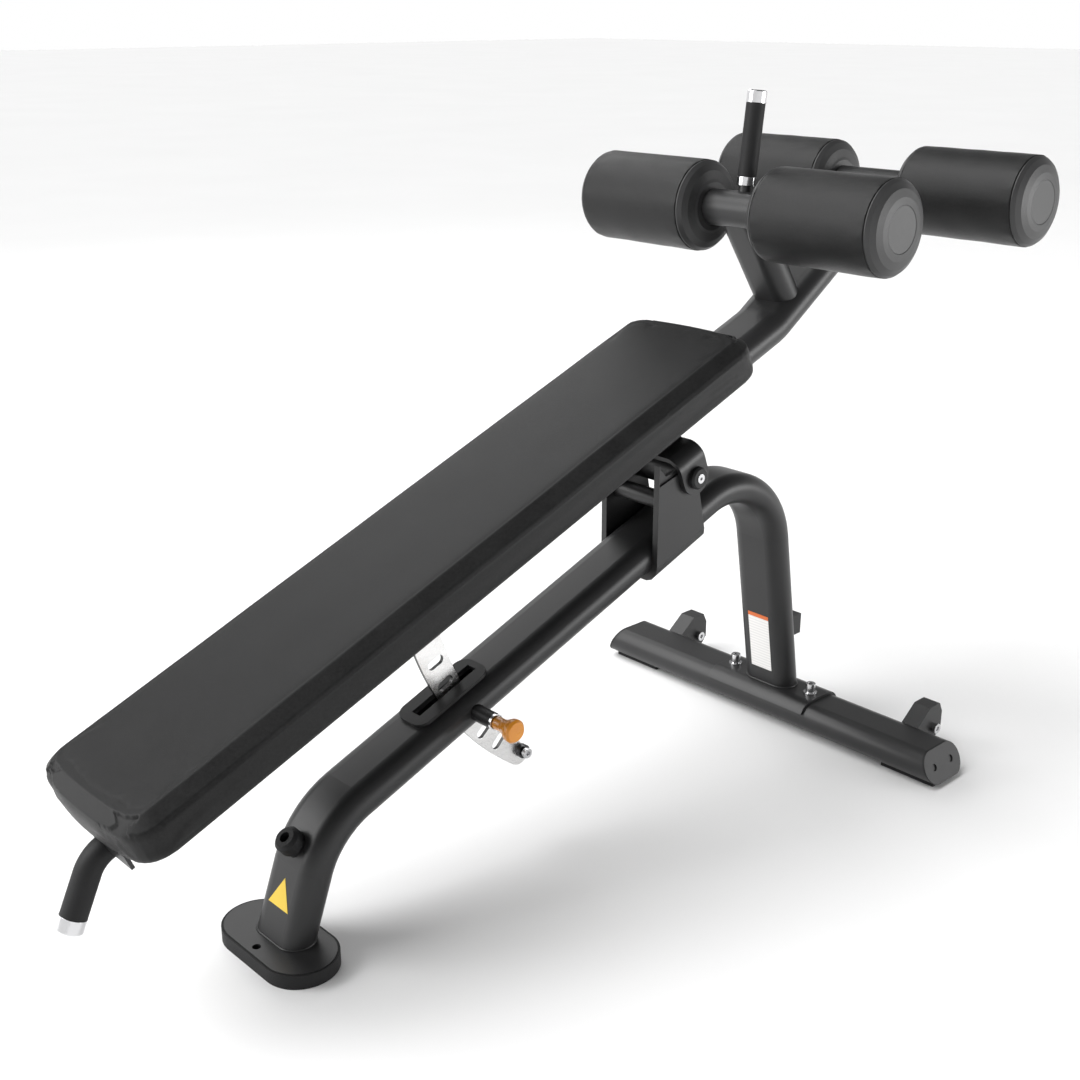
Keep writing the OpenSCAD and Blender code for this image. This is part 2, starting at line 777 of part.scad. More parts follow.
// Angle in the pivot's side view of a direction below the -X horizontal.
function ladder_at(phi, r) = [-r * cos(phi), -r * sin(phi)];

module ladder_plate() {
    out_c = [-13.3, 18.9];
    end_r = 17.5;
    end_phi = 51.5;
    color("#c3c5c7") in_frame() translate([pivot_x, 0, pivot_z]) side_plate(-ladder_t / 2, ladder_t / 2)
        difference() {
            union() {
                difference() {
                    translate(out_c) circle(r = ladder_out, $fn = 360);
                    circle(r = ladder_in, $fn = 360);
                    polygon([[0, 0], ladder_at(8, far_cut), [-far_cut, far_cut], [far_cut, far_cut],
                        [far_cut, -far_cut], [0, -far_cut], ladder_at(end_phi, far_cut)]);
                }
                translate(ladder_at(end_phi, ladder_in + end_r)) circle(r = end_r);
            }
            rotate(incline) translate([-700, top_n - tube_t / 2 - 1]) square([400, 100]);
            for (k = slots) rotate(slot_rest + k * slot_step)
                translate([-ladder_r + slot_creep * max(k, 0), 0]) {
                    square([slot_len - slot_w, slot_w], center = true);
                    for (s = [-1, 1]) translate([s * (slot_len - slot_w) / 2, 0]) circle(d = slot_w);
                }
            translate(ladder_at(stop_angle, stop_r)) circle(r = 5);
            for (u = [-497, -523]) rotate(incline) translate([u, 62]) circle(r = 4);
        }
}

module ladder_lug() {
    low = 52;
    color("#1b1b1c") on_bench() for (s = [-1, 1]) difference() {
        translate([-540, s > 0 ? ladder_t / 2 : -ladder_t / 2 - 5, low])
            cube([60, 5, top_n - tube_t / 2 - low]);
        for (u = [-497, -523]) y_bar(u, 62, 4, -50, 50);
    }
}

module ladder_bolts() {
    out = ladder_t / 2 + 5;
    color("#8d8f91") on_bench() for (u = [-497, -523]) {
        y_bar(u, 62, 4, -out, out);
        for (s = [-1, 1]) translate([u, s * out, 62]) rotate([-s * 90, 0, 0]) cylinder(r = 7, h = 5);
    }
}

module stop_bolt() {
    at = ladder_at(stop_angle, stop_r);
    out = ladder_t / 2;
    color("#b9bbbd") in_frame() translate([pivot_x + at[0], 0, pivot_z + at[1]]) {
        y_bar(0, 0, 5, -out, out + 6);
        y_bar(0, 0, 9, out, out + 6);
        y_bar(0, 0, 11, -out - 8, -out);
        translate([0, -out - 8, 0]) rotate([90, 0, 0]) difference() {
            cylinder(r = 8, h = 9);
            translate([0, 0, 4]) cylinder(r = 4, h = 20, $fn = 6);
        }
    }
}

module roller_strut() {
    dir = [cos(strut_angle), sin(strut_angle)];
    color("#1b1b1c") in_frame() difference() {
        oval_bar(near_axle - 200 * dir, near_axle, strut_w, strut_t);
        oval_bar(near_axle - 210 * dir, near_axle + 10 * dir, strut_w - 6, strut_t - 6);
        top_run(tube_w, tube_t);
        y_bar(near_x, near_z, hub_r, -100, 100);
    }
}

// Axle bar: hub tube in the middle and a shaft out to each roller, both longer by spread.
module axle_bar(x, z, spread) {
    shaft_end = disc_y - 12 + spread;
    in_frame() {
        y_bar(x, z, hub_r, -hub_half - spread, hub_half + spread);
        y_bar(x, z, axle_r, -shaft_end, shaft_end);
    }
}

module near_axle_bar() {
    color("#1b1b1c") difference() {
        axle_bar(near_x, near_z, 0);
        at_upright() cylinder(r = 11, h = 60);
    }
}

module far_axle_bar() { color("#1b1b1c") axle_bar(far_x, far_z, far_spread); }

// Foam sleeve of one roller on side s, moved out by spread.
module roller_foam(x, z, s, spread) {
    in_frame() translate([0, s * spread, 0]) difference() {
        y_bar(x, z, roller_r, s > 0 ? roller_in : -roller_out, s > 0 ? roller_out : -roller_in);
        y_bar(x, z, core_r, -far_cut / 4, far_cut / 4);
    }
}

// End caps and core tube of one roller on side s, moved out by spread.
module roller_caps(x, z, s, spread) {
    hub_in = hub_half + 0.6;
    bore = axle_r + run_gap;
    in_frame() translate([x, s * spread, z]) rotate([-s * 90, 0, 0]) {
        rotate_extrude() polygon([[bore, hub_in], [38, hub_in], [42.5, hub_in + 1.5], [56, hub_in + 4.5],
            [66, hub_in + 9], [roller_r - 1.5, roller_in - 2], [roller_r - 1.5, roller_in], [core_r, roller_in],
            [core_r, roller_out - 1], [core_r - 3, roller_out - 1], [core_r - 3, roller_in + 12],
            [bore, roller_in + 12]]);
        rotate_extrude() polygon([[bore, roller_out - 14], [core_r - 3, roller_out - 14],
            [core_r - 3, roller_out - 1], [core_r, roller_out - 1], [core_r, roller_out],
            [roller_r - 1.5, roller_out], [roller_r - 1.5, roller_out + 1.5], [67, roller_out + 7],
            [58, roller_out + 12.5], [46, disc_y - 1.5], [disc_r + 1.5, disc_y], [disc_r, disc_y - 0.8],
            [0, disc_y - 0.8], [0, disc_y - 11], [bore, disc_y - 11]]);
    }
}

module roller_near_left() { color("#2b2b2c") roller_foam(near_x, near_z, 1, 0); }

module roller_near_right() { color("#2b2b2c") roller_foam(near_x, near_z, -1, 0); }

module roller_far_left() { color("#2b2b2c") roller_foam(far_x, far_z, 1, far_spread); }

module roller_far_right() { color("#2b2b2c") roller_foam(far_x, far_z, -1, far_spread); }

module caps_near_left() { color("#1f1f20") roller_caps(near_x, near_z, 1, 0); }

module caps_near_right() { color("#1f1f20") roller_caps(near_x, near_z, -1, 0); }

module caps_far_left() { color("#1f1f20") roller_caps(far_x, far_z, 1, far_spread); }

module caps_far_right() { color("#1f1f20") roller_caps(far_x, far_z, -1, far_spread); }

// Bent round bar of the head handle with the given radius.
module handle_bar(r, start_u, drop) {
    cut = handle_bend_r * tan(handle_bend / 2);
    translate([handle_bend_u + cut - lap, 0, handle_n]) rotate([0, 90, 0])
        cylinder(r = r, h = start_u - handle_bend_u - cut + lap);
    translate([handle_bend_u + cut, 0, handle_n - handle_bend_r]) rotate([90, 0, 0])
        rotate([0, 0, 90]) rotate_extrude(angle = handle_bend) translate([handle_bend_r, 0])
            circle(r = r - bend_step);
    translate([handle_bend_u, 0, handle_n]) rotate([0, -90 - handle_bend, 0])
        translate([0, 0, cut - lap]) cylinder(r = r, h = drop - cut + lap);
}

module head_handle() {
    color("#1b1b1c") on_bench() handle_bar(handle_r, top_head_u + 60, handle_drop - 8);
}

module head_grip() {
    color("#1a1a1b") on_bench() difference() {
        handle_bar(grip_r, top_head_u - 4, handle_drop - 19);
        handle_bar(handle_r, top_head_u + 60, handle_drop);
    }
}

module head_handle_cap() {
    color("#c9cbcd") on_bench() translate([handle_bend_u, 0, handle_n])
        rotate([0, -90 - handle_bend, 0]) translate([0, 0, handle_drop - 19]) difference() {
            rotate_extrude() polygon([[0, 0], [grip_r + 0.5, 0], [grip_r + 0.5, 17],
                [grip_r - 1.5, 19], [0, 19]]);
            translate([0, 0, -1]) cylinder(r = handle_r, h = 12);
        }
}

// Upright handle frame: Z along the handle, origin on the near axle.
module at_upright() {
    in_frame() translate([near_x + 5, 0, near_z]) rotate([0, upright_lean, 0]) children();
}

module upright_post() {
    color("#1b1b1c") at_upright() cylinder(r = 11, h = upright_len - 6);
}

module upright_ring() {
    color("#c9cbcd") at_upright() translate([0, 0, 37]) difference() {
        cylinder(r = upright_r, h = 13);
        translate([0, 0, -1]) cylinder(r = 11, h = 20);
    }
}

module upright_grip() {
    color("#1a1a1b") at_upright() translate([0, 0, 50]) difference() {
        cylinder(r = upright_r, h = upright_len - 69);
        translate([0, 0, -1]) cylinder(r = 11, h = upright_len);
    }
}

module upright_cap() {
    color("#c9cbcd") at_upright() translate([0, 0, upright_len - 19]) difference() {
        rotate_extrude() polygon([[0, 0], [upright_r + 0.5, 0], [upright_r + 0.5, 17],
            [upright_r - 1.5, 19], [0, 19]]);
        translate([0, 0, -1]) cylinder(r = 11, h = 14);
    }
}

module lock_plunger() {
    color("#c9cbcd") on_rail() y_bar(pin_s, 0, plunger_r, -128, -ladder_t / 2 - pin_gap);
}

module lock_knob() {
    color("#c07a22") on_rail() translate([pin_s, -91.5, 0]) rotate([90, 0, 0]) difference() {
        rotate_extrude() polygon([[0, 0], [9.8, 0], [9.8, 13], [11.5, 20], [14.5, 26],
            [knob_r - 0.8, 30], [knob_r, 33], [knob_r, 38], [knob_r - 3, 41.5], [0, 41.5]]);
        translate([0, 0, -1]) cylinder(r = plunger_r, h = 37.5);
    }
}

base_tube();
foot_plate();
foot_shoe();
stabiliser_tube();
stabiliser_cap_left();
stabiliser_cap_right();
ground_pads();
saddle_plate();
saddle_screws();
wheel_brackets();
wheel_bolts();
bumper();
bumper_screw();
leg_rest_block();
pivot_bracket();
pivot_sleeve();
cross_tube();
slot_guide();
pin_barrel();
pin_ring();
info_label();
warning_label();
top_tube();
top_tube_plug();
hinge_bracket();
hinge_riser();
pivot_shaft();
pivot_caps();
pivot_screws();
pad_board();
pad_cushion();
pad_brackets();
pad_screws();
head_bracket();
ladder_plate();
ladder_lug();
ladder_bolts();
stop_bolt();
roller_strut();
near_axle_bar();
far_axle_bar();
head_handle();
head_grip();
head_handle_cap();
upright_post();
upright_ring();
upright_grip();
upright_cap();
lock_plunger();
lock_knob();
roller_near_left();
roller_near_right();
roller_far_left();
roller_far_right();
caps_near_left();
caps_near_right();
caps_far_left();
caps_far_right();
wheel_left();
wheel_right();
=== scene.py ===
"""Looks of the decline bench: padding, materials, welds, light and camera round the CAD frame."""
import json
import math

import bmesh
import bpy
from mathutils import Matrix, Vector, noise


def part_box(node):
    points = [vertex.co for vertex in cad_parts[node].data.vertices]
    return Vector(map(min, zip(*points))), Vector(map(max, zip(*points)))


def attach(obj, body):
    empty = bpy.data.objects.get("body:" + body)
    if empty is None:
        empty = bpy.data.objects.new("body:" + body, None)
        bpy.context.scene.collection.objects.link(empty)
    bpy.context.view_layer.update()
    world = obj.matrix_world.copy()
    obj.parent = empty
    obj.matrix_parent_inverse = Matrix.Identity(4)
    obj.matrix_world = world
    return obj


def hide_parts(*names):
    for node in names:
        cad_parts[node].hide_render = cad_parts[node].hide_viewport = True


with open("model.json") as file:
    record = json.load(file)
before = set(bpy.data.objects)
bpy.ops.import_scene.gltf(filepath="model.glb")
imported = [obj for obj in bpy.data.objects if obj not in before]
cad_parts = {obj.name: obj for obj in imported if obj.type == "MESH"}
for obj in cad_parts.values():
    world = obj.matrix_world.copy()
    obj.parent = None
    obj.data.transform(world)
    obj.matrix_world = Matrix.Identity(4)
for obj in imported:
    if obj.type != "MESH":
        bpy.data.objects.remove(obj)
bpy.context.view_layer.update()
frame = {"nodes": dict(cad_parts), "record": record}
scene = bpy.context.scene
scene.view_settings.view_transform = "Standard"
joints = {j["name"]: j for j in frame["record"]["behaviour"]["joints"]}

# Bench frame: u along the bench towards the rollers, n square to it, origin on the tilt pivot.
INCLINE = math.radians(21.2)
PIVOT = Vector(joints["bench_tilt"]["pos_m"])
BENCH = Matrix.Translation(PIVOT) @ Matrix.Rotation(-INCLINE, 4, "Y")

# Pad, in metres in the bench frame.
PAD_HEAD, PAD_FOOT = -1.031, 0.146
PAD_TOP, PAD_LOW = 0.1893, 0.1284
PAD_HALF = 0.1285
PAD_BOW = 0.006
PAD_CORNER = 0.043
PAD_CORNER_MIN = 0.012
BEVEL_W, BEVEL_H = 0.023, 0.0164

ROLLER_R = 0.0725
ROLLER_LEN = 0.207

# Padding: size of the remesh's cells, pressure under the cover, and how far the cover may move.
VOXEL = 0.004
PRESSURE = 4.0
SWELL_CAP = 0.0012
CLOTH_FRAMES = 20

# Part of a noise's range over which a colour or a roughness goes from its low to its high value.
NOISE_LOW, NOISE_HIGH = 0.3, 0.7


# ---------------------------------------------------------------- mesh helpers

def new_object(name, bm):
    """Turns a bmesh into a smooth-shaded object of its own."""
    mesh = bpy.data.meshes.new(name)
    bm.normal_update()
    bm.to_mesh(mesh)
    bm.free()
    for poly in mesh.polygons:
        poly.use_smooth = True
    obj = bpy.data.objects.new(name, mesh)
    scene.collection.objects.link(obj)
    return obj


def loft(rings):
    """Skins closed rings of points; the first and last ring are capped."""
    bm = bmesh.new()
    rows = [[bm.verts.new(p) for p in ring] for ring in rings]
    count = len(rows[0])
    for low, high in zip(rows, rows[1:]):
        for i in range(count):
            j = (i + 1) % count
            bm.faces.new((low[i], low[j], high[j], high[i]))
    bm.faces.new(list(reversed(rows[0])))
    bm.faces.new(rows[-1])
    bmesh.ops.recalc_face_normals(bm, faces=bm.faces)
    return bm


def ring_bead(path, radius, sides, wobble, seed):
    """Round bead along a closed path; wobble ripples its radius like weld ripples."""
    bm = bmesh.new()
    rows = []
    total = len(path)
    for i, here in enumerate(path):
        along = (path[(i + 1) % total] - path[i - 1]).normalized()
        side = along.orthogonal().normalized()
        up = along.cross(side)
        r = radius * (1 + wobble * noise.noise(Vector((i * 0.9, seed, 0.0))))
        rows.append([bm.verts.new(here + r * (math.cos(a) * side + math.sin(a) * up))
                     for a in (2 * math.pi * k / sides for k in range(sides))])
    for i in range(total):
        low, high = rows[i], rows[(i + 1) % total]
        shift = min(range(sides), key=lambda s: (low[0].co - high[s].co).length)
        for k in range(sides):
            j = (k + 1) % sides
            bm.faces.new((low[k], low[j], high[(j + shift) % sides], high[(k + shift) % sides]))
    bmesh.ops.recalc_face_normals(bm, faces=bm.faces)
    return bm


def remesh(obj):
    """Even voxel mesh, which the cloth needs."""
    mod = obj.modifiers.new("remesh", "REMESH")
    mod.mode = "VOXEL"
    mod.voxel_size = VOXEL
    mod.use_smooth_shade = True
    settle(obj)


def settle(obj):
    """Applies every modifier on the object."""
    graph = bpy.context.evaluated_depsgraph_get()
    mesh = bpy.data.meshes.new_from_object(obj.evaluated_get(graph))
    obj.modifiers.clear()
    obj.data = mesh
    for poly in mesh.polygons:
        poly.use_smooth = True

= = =

> _Directions_
Everything from the first line above up to and including the line that contains "function ladder_at(phi, r)" should be printed exactly; please print only that.

> _Solved problem_
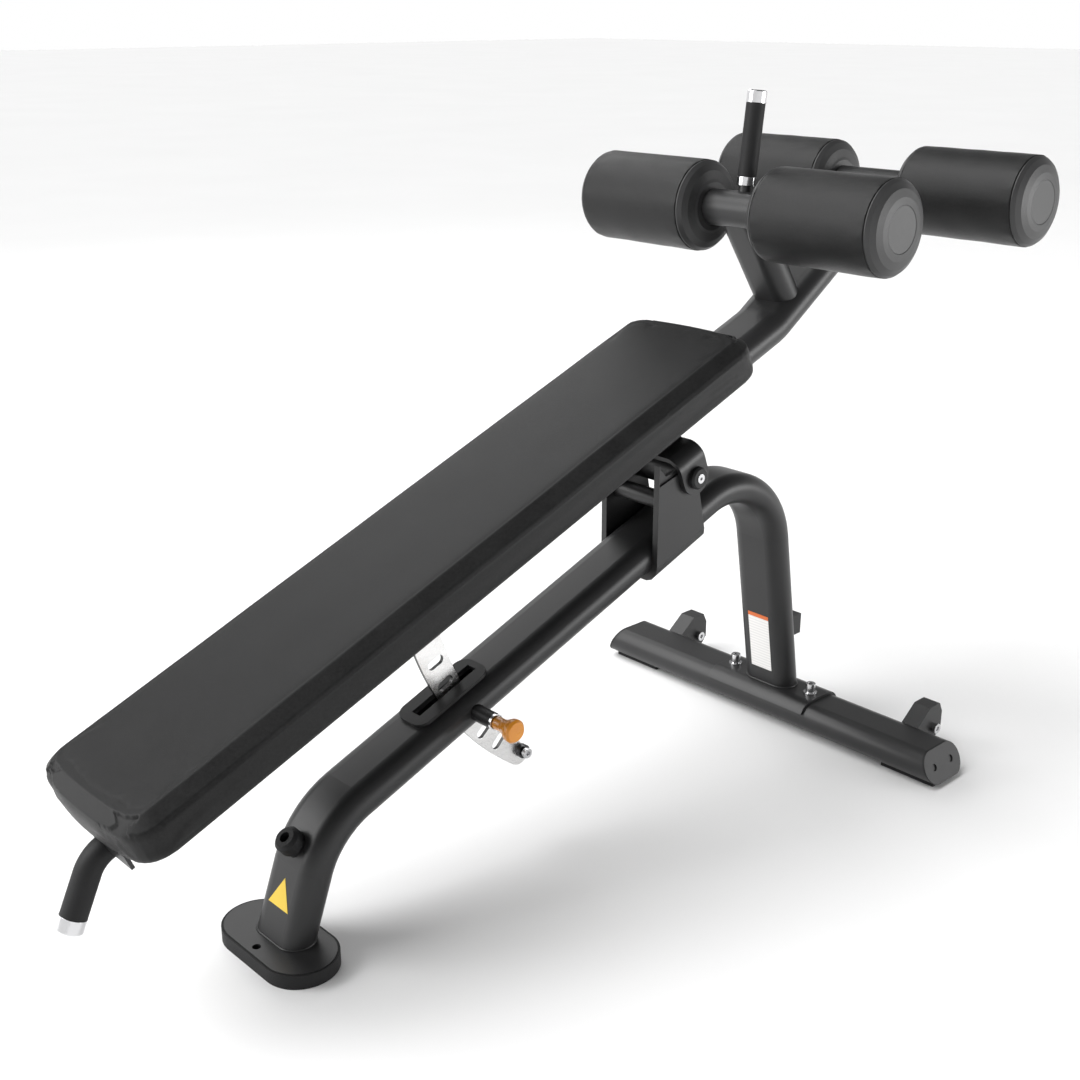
Keep writing the OpenSCAD and Blender code for this image. This is part 2, starting at line 777 of part.scad. More parts follow.
// Angle in the pivot's side view of a direction below the -X horizontal.
function ladder_at(phi, r) = [-r * cos(phi), -r * sin(phi)];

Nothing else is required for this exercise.